_What you should do_.
Pull out all lines from the listing below in which the word "parts" appears.

----------

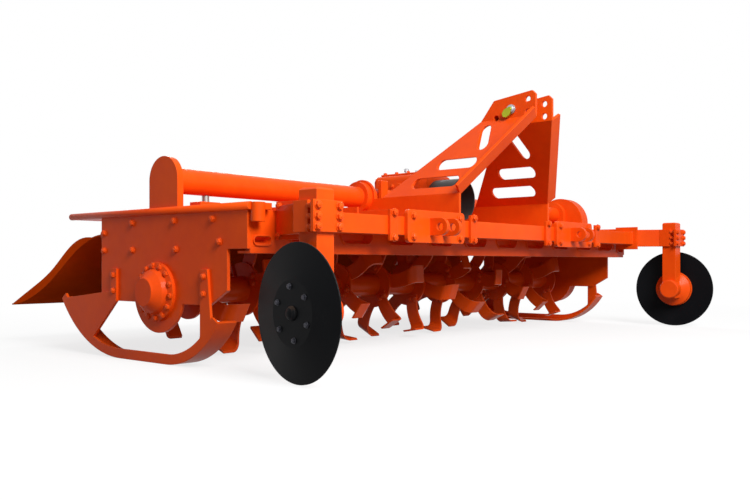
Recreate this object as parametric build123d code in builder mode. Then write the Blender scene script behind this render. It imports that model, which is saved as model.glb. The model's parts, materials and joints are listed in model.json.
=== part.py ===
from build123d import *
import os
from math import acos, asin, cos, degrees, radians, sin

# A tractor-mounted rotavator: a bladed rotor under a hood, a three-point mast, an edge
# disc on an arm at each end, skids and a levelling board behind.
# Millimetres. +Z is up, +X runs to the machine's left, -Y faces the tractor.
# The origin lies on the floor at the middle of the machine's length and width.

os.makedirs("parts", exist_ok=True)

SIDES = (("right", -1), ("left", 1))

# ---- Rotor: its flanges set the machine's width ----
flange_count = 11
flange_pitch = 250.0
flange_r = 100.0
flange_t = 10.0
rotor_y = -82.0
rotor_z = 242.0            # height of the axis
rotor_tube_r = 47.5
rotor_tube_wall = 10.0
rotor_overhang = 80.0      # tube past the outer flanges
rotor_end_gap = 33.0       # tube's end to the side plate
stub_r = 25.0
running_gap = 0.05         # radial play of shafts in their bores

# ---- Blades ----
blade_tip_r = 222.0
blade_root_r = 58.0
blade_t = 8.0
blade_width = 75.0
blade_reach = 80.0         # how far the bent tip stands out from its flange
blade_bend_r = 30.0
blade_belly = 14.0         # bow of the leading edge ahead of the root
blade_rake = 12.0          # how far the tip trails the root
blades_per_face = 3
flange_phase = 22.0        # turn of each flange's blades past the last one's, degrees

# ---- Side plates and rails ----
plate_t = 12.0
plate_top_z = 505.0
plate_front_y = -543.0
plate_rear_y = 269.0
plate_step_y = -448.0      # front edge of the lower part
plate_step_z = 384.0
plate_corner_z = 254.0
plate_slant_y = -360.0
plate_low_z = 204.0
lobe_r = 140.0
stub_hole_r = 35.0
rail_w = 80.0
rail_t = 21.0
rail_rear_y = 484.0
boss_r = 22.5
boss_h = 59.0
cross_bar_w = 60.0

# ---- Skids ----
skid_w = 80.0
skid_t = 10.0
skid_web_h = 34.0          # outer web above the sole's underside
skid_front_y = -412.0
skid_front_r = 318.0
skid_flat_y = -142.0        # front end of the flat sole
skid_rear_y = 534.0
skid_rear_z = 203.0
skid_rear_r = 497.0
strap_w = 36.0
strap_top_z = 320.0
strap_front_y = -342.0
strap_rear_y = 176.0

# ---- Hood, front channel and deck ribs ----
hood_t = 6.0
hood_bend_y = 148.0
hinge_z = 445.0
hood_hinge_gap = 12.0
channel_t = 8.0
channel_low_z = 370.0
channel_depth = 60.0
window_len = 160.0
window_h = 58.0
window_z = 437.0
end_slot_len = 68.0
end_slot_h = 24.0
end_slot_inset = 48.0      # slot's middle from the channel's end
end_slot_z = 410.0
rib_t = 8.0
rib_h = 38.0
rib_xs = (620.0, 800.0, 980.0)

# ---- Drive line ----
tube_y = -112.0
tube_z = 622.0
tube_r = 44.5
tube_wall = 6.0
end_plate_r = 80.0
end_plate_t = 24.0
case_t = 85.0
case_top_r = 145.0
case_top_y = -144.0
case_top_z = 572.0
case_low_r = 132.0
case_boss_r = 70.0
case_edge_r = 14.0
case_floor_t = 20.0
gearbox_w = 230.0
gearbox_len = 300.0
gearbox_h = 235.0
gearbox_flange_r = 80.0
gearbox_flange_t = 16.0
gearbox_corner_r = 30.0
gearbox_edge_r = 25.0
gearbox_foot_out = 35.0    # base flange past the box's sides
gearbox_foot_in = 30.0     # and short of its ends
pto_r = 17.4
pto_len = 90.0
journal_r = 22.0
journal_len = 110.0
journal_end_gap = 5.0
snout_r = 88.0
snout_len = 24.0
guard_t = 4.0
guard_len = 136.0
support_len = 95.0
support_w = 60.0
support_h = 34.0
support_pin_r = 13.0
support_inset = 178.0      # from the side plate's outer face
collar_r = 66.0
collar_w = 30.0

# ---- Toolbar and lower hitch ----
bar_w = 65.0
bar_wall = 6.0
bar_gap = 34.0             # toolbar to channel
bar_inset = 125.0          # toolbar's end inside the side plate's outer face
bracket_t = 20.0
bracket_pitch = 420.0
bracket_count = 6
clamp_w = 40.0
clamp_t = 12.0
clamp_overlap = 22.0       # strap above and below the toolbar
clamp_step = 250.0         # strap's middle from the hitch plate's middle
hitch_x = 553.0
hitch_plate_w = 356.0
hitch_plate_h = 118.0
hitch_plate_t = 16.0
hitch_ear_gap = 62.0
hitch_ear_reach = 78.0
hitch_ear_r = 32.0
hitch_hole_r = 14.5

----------

_Answer to the exercise_.
Recreate this object as parametric build123d code in builder mode. Then write the Blender scene script behind this render. It imports that model, which is saved as model.glb. The model's parts, materials and joints are listed in model.json.
os.makedirs("parts", exist_ok=True)